The Prime Minister owes Mr. Kenney a great deal for helping the Conservatives win a majority government in 2011. The Calgary MP, in his role as ethnic outreach czar, won support from new Canadians in key battlegrounds such as the Greater Toronto Area.

Mr. Kenney has acquired a reputation as Mr. Fixit for the Prime Minister.

After building bridges to immigrant communities, Mr. Kenney overhauled Canada's immigration system to make economic value the key factor in selection of newcomers. He was moved to Employment and Social Development Canada in 2013 after public outcry over jobs being lost to foreigners, where he revamped programs for hiring temporary foreign workers.

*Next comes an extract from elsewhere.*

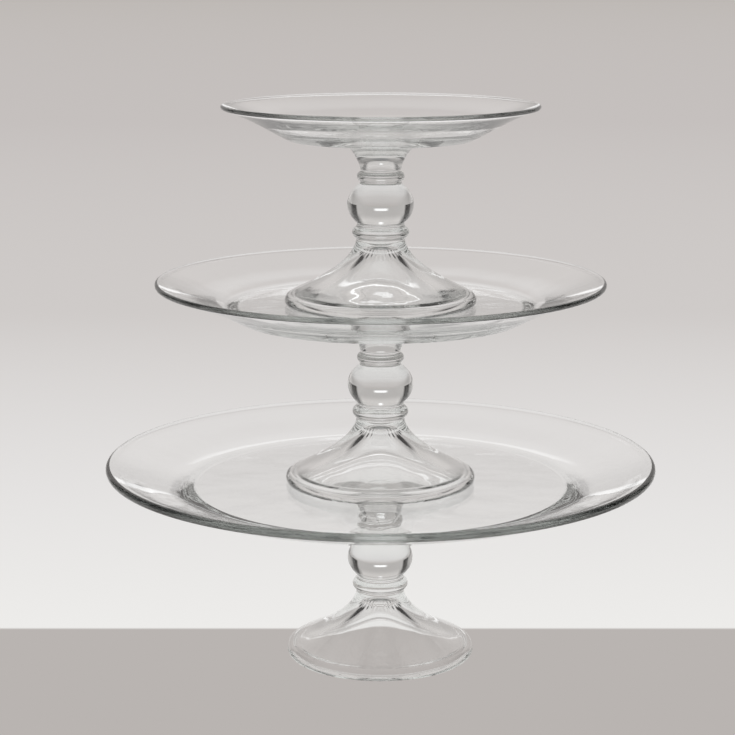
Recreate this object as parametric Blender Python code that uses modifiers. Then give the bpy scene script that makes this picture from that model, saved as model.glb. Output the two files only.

Mr. Harper's priority today includes the fight against Islamic State. The shift in the debate to fighting terrorism and maintaining public security since deadly attacks on Canadian soldiers last fall has shaken up federal politics.

"Over the past few months, the focus on terrorism and security has helped rebuild the brand of Stephen Harper and he is now locked in a tie with Justin Trudeau," pollster Nik Nanos said.

The shuffle represents a major promotion for Mr. Poilevre, 35, who is taking over one of the largest departments in the federal government.

Mr. Kenney's move is a sign that Ottawa feels the reforms to the temporary foreign worker program are sufficiently under way.